The French aren’t nearly as snobbish about wine as most Amahr-icahhhns might expect, of course. At Vino Strada, they sit at tables named after famed French wine regions and sample French wine over dishes of French-inspired tapas (smoked meats, cheese, nuts, fruit, cheese, bread, cheese, and cheese). And they don’t really talk about the wine – at least, they didn’t talk about it as much as I wanted to talk about it.
They also snuck some Aussie and Chilean selections in there.

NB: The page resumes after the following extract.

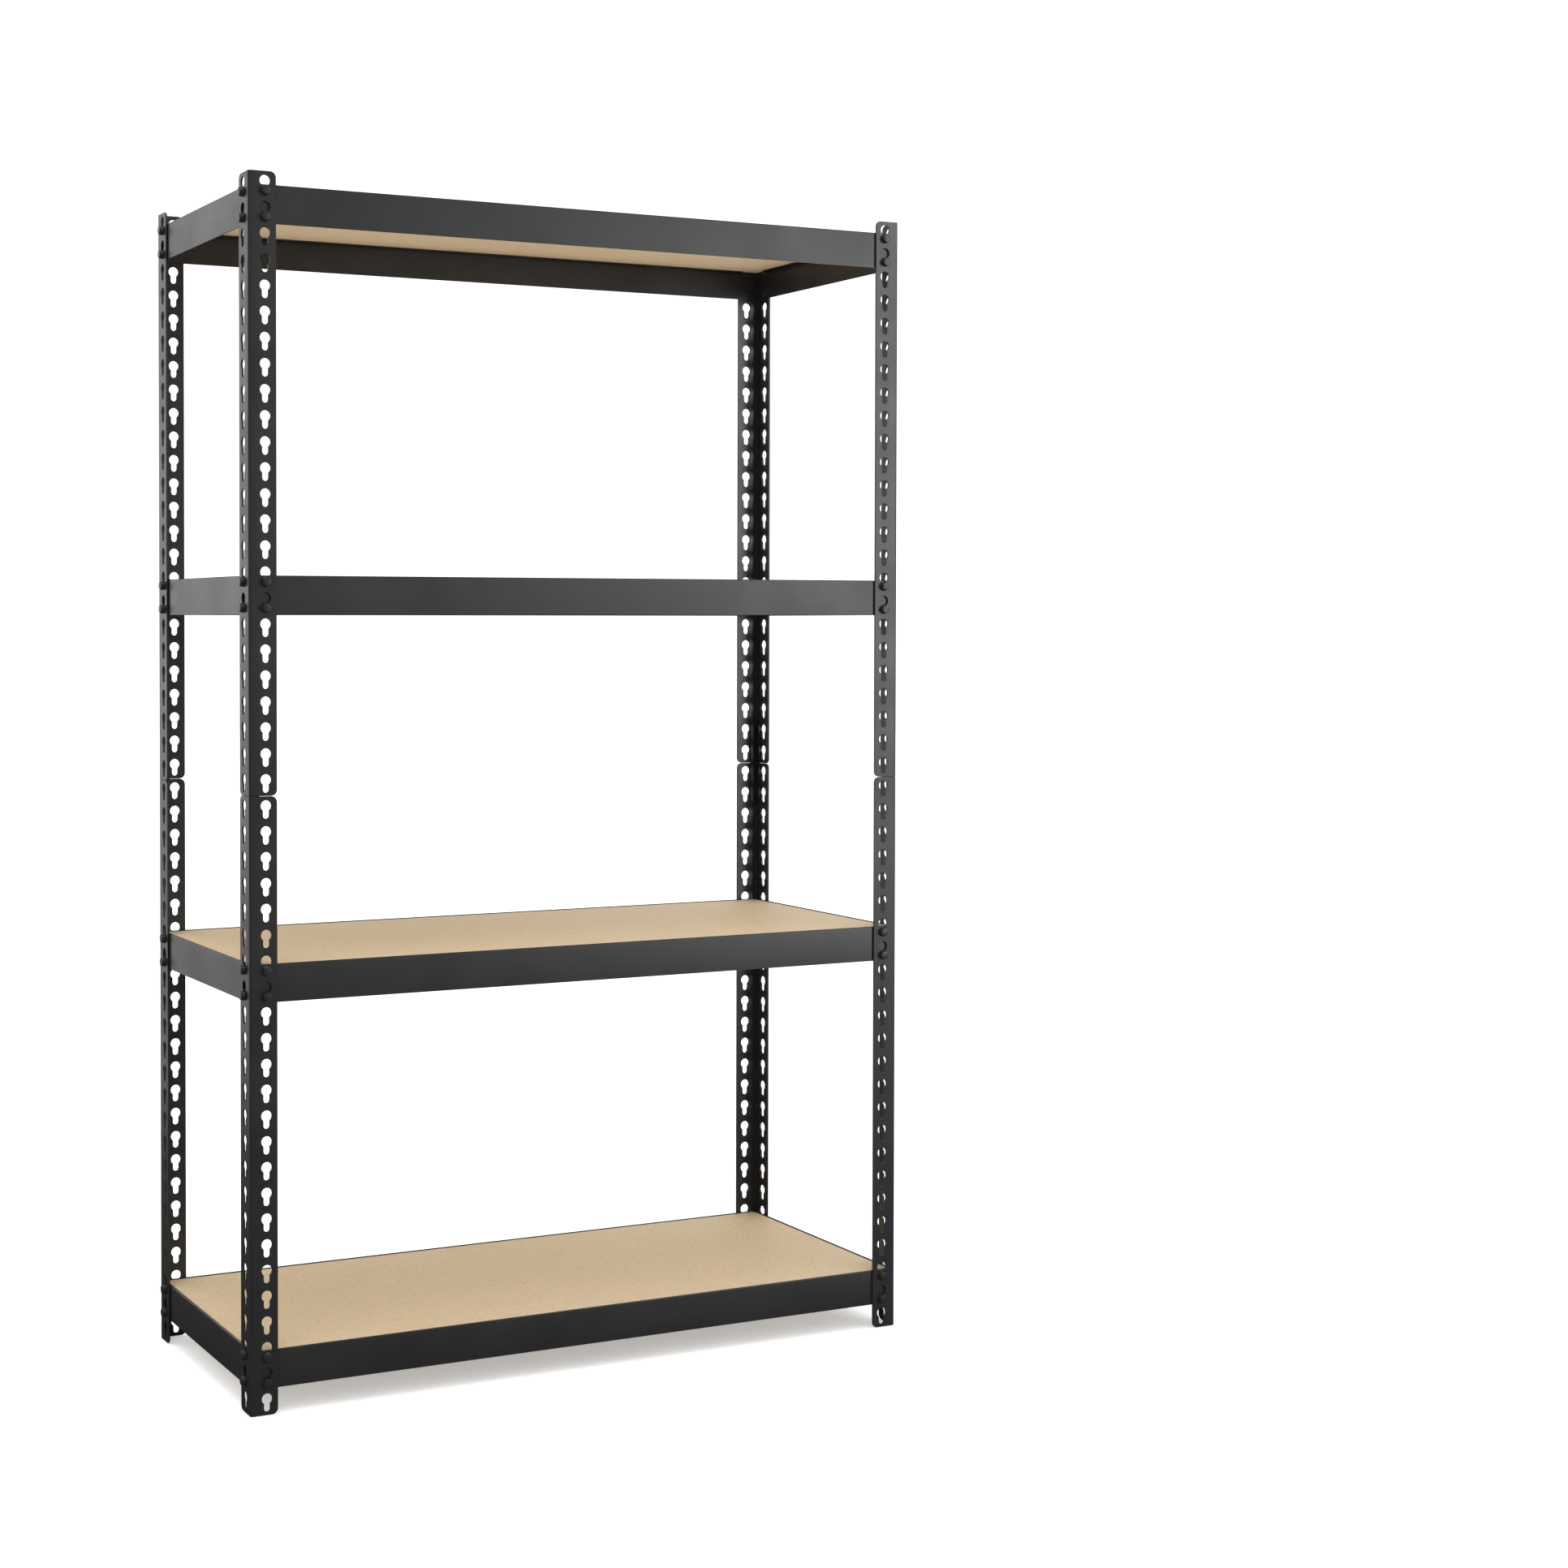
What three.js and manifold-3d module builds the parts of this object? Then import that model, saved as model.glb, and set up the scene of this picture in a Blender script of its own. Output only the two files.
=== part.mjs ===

But nothing from California (it hasn’t been that long since Bush left office, I’m afraid).
It’s a tiny place with tight quarters, but a very decent selections of wine (I started with Cremant d’Alsace, and worked my way up to some Vendange Tardive Rouge), and if I’d spent more time writing things down instead of talking, drinking, eating, and living, then I might have more to tell you about it all.
So, why am I telling you this? After all, it’s probably some boring-ass reading, right? Guy goes to France; guy goes to wine bar in France; guy has French wine in French wine bar.
Well, I could have whipped out the tasting notebook, taken copious notes, and come back here detailing the anecdotal intricacies of my tastings, and probably going gonzo-style and embellishing fats about my dining partners, sort of like Hunter S. Thompson meets Bruce Chatwin.
But as it stands, I decided to instead follow my own advice, and enjoy the moment, the wine, the company, the food. Might be boring reading for some of you, but for others I’ll bet that a little zen wine action probably can’t hurt.
As it stands, I opted for the living and not the writing, so you’re just going to have to get your butt over to France and check it out for yourself.
If you can stand taking a break from all that California vino, that is.